[3D code data]
━━━━━━

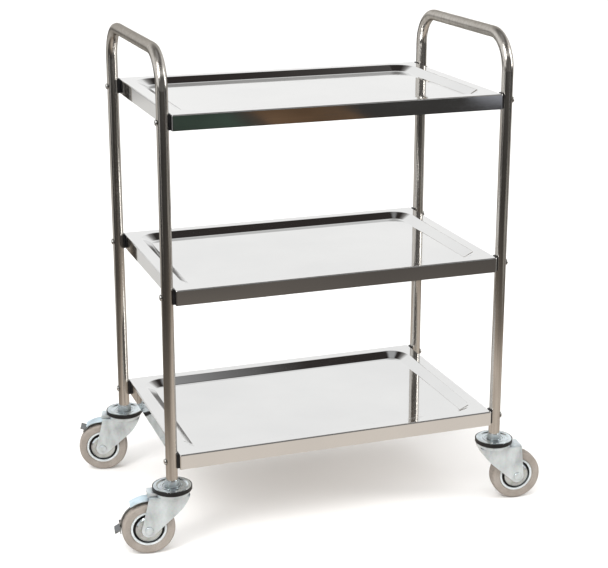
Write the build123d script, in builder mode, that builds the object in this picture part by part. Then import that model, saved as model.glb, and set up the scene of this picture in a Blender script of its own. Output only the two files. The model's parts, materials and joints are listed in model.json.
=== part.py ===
from build123d import *
from math import acos, atan2, cos, degrees, hypot, radians, sin, sqrt
import os

# Three-tier food service trolley, knocked down for shipping: two bent tube end frames, three
# pressed trays bolted between them through plastic saddles, and four swivel casters on threaded
# stems. Millimetres, +X along the length, +Y to the back, +Z up, origin on the floor under the
# middle of the frame.

# ---------------------------------------------------------------- driving dimensions

# End frames: one inverted U of round tube at each end
tube_diameter = 22.2
tube_wall = 1.2
leg_spacing_x = 672.0
leg_spacing_y = 402.0
tube_end_height = 144.5
handle_height = 947.0
handle_bend_radius = 66.0

# Trays
shelf_length = 645.0
shelf_width = 428.0
shelf_heights = {"top_shelf": 839.0, "middle_shelf": 517.0, "bottom_shelf": 195.0}
skirt_height = 29.0
sheet = 1.0
rim_width = 24.0
well_depth = 11.0
well_slope = 20.0
well_corner_radius = 42.0
shelf_corner_radius = 2.5
rim_edge_radius = 2.2
well_lip_radius = 3.0
well_floor_radius = 6.0
return_lip = 8.0

# Bolted joint between a tube and a tray
bolt_radius = 3.0
bolt_hole_radius = 3.25
bolt_length = 35.0
bolt_head_radius = 6.0
bolt_head_height = 3.4
bolt_drop = 14.0
nut_across_flats = 10.0
nut_height = 5.0
washer_radius = 6.0
washer_thickness = 1.6
saddle_width = 14.0
saddle_rise = 1.0
saddle_height = 29.0

# Tube insert that takes the caster's threaded stem
insert_flange = 2.0
insert_length = 30.0
stem_radius = 6.0
thread_gap = 0.05

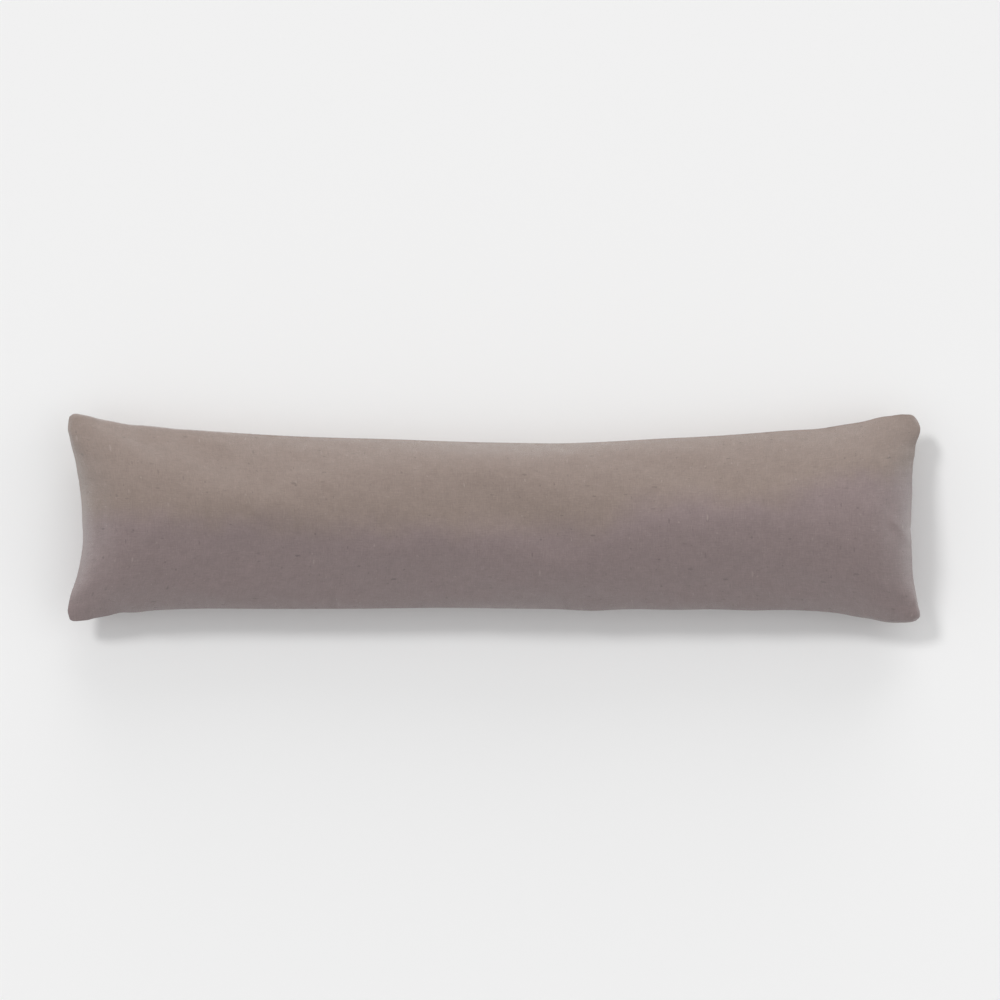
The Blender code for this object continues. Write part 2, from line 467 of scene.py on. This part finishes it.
# Rounds the corners in plan: within its reach, a square corner's points move onto quarter ellipses
def roundedCorners(panel):
    halfLength, halfWidth = pillowCut["length"] / 2, pillowCut["width"] / 2
    x, y = panel[..., 0].copy(), panel[..., 1].copy()
    out = panel.copy()
    for (sideX, sideY), (reachX, reachY) in cornerRounding.items():
        p = 1 - (halfLength - x * sideX) / reachX
        q = 1 - (halfWidth - y * sideY) / reachY
        near = (p > 0) & (q > 0)
        p, q = np.clip(p, 0, 1), np.clip(q, 0, 1)
        roundP, roundQ = p * np.sqrt(1 - q ** 2 / 2), q * np.sqrt(1 - p ** 2 / 2)
        out[..., 0] = np.where(near, out[..., 0] - sideX * (p - roundP) * reachX, out[..., 0])
        out[..., 1] = np.where(near, out[..., 1] - sideY * (q - roundQ) * reachY, out[..., 1])
    return out


# Adds the seam's waves in plan: Gaussian swells along each side, which fade away from it. The whole
# side is also shifted by its inset, because the turned edge stands out past the seam
def wavedSeam(panel, fromSides):
    x, y = panel[..., 0].copy(), panel[..., 1].copy()
    out = panel.copy()
    outwards = {"upper": (1, 1, x), "lower": (1, -1, x), "left": (0, -1, y), "right": (0, 1, y)}
    for side, (axis, sign, place) in outwards.items():
        fade = np.exp(-(fromSides[side] / seamLook["waveFade"]) ** 2)
        out[..., axis] -= sign * seamInset[side] * fade
        for centre, outward, halfWidth in seamWaves[side]:
            out[..., axis] += sign * outward * fade * np.exp(-((place - centre) / halfWidth) ** 2)
    return out


# Height of the turned edge over the seam: up a quarter circle to the bead, level over the allowance,
# down a logistic curve past it, and gone as a Gaussian further in
def seamProfile(distance):
    up = np.sqrt(np.clip(1 - (1 - np.clip(distance / seamLook["rise"], 0, 1)) ** 2, 0, 1))
    over = 1 / (1 + np.exp((distance - seamLook["allowance"]) / seamLook["allowanceEdge"]))
    share = seamLook["pastAllowance"] + (1 - seamLook["pastAllowance"]) * over
    return seamLook["bead"] * up * share * np.exp(-(distance / seamLook["beadFade"]) ** 2)


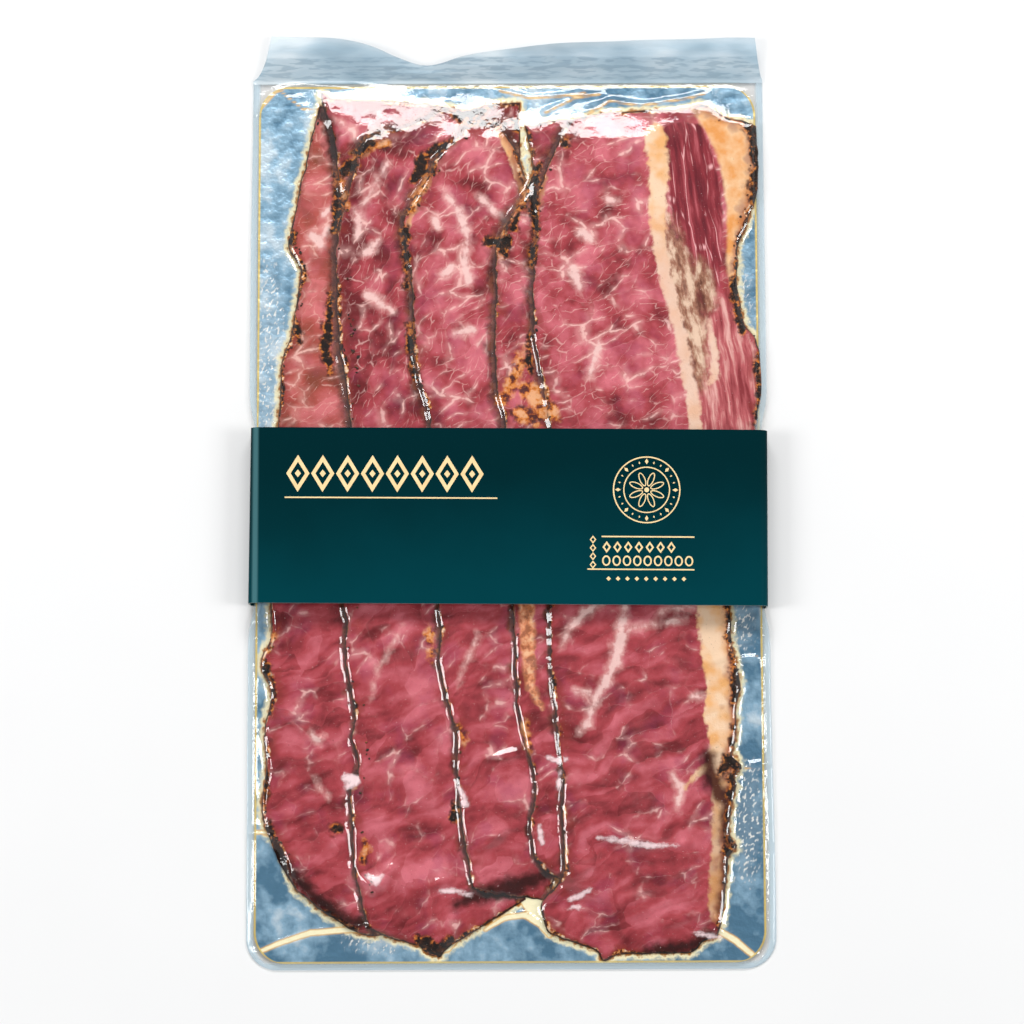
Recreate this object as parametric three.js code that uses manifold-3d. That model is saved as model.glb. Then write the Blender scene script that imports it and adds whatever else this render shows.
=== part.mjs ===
// A retail pack of sliced pastrami, lying on its back.
// Six long slices lie shingled on a stiff board, shrink-wrapped tight in a clear vacuum pouch.
// The pouch runs past the board as a thin sealed rim and, at the head end, as a wavy film header.
// A paperboard sleeve goes round the middle of the pouch.
//
// Millimetres. +Z is up, +Y points to the header, +X to the right of the shown face.
// The shapes are worked out around the middle of the board; the whole pack is then moved
// so that its own origin is under the middle of its box, on the surface that it lies on.
import * as THREE from 'three';
import { mergeVertices } from 'three/addons/utils/BufferGeometryUtils.js';
import Module from 'manifold-3d';

// The board, and the film round it.
const BOARD_WIDTH = 130;
const BOARD_LENGTH = 228;
const BOARD_TOP = 1.3;
const CORNER_RADIUS = 9;
const RIM_WIDTH = 2;
const END_RIM_WIDTH = 1.6;
const RIM_HEIGHT = 0.5;
const WAIST = 2.4;
const WAIST_REACH = 27;
const UNDERSIDE_ARCH = 0.75;

// The slices.
const SLICE_THICKNESS = 1.65;
const EXPOSED_STEP = 1.3;
const HIDDEN_STEP = 9;
const END_STEP = 3;

// The soft lumps of the meat under the film: their height, and how far apart they lie.
const RIPPLE_HEIGHT = 0.22;
const RIPPLE_ACROSS = 7;
const RIPPLE_ALONG = 11;
const RIPPLE_DRIFT = 27;

// The film header past the end of the board.
const HEADER_TOP = 127.6;
const HEADER_LEFT = -61.6;
const HEADER_RIGHT = 65;
const HEADER_THICKNESS = 0.5;
const HEADER_LIFT = 2.2;
const HEADER_OVERLAP = 3.4;
const HEADER_ROOT_WIDTH = 130;
const DIP_CENTRE = -20.7;
const DIP_DEPTH = 5.4;
const DIP_WIDTH = 13;
const SAG = 2.6;
const SHORT_WAVE = { height: 0.9, length: 9.5 };
const LONG_WAVE = { height: 1.1, length: 23 };

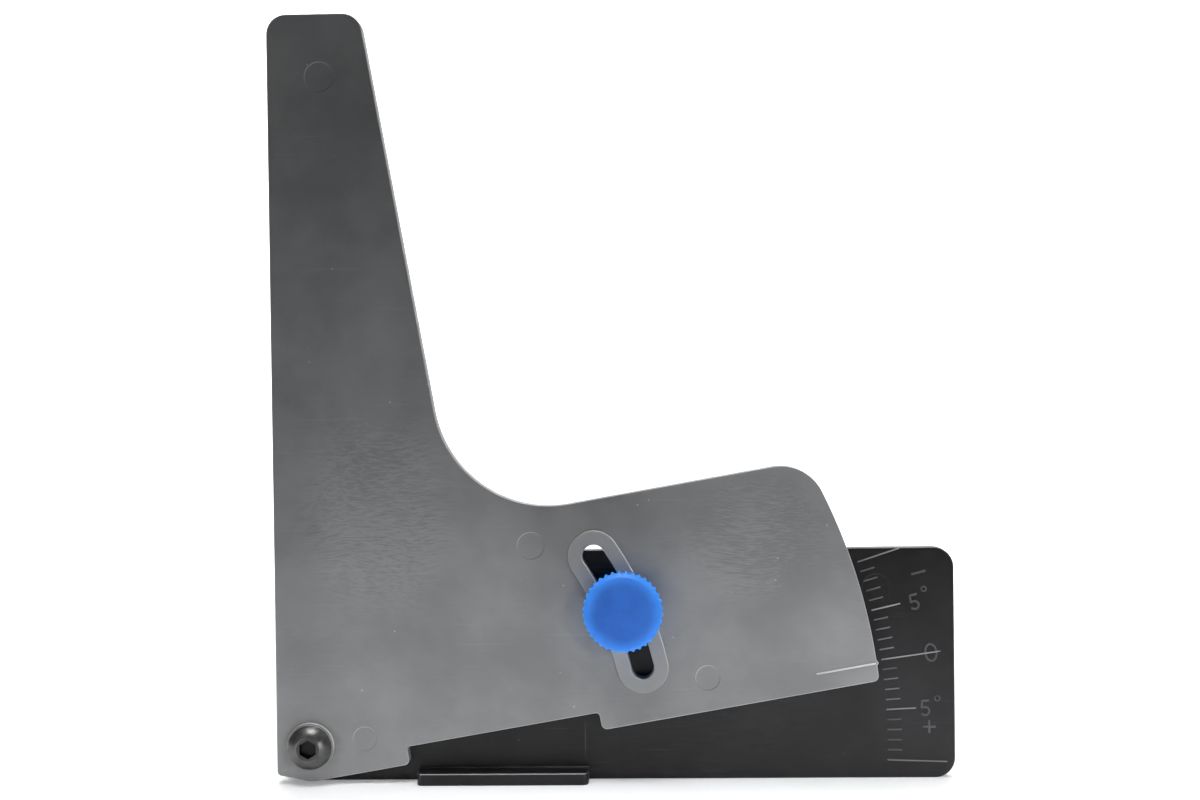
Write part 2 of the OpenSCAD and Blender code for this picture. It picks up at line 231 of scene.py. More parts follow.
def makeFloor():
    # a flat sheet that sweeps up behind: y and z follow a quarter circle of the given radius
    size = studio["floorSize"]
    radius = size["radius"]
    angle = np.linspace(0, math.pi / 2, size["steps"])
    y = np.concatenate([[size["front"]], size["bend"] + radius * np.sin(angle), [size["bend"] + radius]])
    z = np.concatenate([[0], radius * (1 - np.cos(angle)), [size["top"]]])
    x = np.broadcast_to([-size["half"], size["half"]], (len(y), 2))
    points = np.stack([x, np.stack([y, y], 1), np.stack([z, z], 1)], -1)
    floor = link("floor", meshFrom("floor", points, gridFaces(len(y), 2)))
    material = bpy.data.materials.new("floorPaper")
    material.use_nodes = True
    tree = material.node_tree
    shader = tree.nodes["Principled BSDF"]
    shader.inputs["Base Color"].default_value = (*studio["floorColour"], 1)
    shader.inputs["Roughness"].default_value = studio["floorRoughness"]
    shader.inputs["Emission Color"].default_value = (1, 1, 1, 1)
    coordinate = node(tree, "ShaderNodeTexCoord")
    distance = node(tree, "ShaderNodeVectorMath", {"operation": "LENGTH"})
    join(tree, (coordinate.outputs["Object"], distance.inputs[0]))
    seen = mapRange(tree, distance.outputs["Value"], *studio["floorReach"],
                    studio["floorSeen"], studio["farSeen"])
    join(tree, (seenByCamera(tree, 0.0, seen), shader.inputs["Emission Strength"]))
    floor.data.materials.append(material)


def makeWorld():
    # surroundings of one colour, brighter to the camera than to the gauge
    world = bpy.data.worlds.new("studio")
    world.use_nodes = True
    tree = world.node_tree
    background = tree.nodes["Background"]
    background.inputs["Color"].default_value = (*studio["worldColour"], 1)
    strength = seenByCamera(tree, studio["worldStrength"], studio["worldSeen"])
    join(tree, (strength, background.inputs["Strength"]))
    scene.world = world


makeFloor()
makeWorld()
print("studio ready")

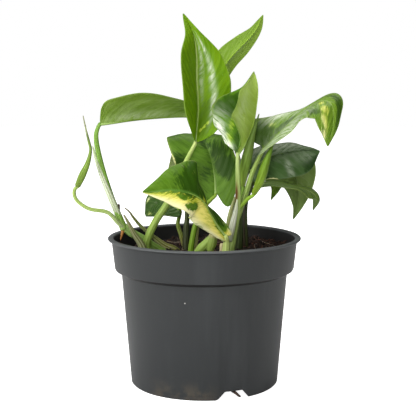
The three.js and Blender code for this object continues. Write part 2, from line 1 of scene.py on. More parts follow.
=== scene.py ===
# Looks of a young pothos in its nursery pot, in metres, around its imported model. Sizes in the
# dictionaries are in millimetres, +Z up, with the front of the plant towards -Y.
import math
import random

import bpy
from mathutils import Matrix, Vector, noise


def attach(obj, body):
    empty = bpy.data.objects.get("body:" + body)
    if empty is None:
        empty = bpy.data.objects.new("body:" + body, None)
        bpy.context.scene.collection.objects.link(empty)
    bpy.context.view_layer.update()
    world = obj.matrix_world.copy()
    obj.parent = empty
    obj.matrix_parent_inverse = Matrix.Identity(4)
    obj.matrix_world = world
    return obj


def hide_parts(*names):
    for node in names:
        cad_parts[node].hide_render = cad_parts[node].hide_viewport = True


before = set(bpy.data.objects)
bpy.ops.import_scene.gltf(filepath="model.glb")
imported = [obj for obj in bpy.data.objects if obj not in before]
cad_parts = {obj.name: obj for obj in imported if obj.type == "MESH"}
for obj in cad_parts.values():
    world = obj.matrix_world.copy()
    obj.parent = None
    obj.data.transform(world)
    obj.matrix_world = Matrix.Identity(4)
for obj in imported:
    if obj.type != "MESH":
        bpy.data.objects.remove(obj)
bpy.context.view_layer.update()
mm = 0.001

# Camera, light and floor

view = {
    "place": (2.27, -680, 196.6),
    "pitch": 7.28,           # degrees down
    "focalPixels": 1103.2,   # focal length for a picture as wide as the next line says
    "pictureWidth": 416,
    "sensor": 36,
    "clipStart": 10,
}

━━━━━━

__SHORT PROBLEM__
Repeat only the lines from the one holding "obj.matrix_parent_inverse = Matrix.Identity(4)" through the last line of the data.

__TASK RESPONSE__
    obj.matrix_parent_inverse = Matrix.Identity(4)
    obj.matrix_world = world
    return obj


def hide_parts(*names):
    for node in names:
        cad_parts[node].hide_render = cad_parts[node].hide_viewport = True


before = set(bpy.data.objects)
bpy.ops.import_scene.gltf(filepath="model.glb")
imported = [obj for obj in bpy.data.objects if obj not in before]
cad_parts = {obj.name: obj for obj in imported if obj.type == "MESH"}
for obj in cad_parts.values():
    world = obj.matrix_world.copy()
    obj.parent = None
    obj.data.transform(world)
    obj.matrix_world = Matrix.Identity(4)
for obj in imported:
    if obj.type != "MESH":
        bpy.data.objects.remove(obj)
bpy.context.view_layer.update()
mm = 0.001

# Camera, light and floor

view = {
    "place": (2.27, -680, 196.6),
    "pitch": 7.28,           # degrees down
    "focalPixels": 1103.2,   # focal length for a picture as wide as the next line says
    "pictureWidth": 416,
    "sensor": 36,
    "clipStart": 10,
}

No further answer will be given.